A legal-affairs journalist explains the implications. Montage illustration by Niko Yaitanes/Harvard Magazine; photographs of sky and gavel by Unsplash

By Lincoln Caplan, Harvard Magazine, June 30, 2023

FOR ALMOST HALF A CENTURY, race-conscious admissions have been of central importance to Harvard and other selective colleges and universities. Justice Lewis F. Powell, Jr., LL.M. ’32, in his controlling opinion in the landmark case of Regents of the University of California v.
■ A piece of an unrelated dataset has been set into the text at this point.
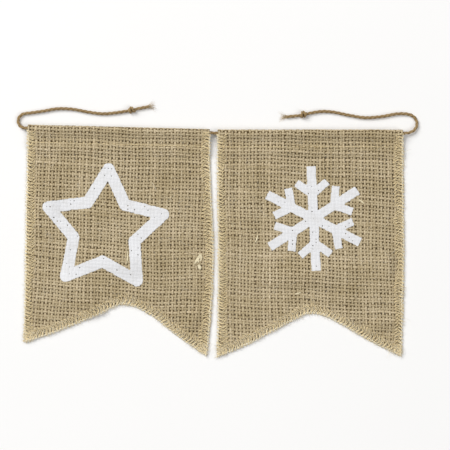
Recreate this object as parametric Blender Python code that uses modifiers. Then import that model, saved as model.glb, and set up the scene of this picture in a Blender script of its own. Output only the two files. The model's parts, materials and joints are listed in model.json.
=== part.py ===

Bakke (1978), cited the “Harvard Plan” as a model of that kind of affirmative action and explained why the Supreme Court considered it constitutional: “the path to leadership” must “be visibly open to talented and qualified individuals of every race and ethnicity” because “the ‘nation’s future depends upon leaders trained through wide exposure’ to the ideas and mores of students as diverse as this Nation of many peoples.” It was that foundational program that was upended by the Supreme Court’s rulings in two lawsuits decided yesterday.

Gateways to Opportunity

AS GATEWAYS to opportunity, those institutions are what Klein professor of law Randall L. Kennedy called “far-reaching training grounds for the power elite.” A decade ago, he wrote, “I champion sensibly designed racial affirmative action not because I have benefited from it personally—though I have” (Kennedy is African American). “I support it because, on balance, it is conducive to the public good. It is a continuation and intensification of an egalitarian and democratic impulse in American race relations that has been gathering momentum, albeit fitfully and with dramatic reversals, since at least the Civil War.